The task: Print, exactly as they stand, the lines from the start of the listing to the line containing "return (far[i] +", inclusive.

[Recorded data]
-=-=-

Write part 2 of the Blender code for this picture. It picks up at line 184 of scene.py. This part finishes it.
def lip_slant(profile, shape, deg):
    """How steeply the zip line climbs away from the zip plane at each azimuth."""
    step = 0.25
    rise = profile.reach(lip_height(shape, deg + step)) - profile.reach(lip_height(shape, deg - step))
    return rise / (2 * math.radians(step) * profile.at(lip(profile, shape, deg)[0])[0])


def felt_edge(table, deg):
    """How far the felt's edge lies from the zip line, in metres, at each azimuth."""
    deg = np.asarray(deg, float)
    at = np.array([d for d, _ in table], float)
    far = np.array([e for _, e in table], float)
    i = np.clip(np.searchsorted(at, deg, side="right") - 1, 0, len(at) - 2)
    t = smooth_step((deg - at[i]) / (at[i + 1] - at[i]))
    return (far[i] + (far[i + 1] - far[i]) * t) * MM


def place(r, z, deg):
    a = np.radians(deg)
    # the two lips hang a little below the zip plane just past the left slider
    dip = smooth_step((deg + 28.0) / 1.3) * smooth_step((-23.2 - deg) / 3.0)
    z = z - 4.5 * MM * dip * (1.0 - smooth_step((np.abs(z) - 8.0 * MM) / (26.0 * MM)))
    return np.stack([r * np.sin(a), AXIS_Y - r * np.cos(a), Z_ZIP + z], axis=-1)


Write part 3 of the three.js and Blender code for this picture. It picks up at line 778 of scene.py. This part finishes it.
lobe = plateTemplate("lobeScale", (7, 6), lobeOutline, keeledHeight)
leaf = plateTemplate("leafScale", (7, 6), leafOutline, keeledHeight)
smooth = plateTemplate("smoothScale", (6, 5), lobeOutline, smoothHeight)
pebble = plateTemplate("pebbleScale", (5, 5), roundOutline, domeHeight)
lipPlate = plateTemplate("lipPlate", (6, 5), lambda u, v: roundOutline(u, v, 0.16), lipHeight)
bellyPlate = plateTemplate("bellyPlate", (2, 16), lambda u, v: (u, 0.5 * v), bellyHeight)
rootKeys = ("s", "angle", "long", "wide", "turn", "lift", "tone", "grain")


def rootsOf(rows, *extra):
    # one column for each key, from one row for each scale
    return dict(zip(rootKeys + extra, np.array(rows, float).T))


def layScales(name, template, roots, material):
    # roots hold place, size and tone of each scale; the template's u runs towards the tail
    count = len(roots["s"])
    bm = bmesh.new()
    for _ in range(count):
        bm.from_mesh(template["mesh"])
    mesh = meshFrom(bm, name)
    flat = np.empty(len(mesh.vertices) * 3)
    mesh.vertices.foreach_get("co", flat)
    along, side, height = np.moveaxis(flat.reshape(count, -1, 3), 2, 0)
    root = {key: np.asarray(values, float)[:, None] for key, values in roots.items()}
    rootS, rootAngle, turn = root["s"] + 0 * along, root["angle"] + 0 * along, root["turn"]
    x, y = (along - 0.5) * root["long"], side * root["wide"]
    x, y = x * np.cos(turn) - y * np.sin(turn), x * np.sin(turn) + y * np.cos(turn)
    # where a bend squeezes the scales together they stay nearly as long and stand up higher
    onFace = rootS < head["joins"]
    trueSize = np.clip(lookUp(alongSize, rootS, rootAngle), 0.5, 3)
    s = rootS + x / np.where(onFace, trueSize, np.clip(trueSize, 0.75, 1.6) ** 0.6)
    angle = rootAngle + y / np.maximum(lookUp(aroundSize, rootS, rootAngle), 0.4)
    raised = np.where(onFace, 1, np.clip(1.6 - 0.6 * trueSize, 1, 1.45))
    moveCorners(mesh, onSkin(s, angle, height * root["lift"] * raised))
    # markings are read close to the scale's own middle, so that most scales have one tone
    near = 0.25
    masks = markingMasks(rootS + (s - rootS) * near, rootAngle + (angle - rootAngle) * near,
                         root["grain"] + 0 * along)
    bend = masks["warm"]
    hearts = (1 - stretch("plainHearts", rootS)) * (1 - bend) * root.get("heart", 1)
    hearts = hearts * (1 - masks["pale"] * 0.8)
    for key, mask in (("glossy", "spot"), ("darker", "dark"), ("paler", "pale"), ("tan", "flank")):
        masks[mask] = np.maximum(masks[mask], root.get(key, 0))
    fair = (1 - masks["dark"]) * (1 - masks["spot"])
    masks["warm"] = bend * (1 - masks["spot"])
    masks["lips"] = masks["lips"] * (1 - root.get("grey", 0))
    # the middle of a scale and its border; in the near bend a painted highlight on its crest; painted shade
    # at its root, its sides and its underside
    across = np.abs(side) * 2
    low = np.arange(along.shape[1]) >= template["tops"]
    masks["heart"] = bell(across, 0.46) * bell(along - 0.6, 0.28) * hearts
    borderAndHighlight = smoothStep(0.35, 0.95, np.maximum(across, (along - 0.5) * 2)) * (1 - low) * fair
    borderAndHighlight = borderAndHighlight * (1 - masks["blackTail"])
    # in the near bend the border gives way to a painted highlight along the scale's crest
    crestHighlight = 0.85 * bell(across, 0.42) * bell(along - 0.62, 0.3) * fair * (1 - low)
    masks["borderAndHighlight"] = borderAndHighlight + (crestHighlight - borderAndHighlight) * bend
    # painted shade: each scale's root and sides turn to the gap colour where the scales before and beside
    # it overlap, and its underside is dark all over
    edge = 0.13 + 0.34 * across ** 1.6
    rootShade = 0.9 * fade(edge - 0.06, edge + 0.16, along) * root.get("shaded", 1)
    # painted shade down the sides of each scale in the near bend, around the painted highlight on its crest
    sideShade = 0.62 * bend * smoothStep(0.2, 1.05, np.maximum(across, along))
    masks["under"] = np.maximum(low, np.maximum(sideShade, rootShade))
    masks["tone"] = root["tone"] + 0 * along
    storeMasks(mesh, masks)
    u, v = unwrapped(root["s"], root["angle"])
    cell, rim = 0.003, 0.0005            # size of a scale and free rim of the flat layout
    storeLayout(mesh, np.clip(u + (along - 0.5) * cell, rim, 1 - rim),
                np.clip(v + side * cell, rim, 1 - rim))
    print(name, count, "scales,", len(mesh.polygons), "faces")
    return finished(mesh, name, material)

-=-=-

Solution to this task:
Write part 2 of the Blender code for this picture. It picks up at line 184 of scene.py. This part finishes it.
def lip_slant(profile, shape, deg):
    """How steeply the zip line climbs away from the zip plane at each azimuth."""
    step = 0.25
    rise = profile.reach(lip_height(shape, deg + step)) - profile.reach(lip_height(shape, deg - step))
    return rise / (2 * math.radians(step) * profile.at(lip(profile, shape, deg)[0])[0])


def felt_edge(table, deg):
    """How far the felt's edge lies from the zip line, in metres, at each azimuth."""
    deg = np.asarray(deg, float)
    at = np.array([d for d, _ in table], float)
    far = np.array([e for _, e in table], float)
    i = np.clip(np.searchsorted(at, deg, side="right") - 1, 0, len(at) - 2)
    t = smooth_step((deg - at[i]) / (at[i + 1] - at[i]))
    return (far[i] + (far[i + 1] - far[i]) * t) * MM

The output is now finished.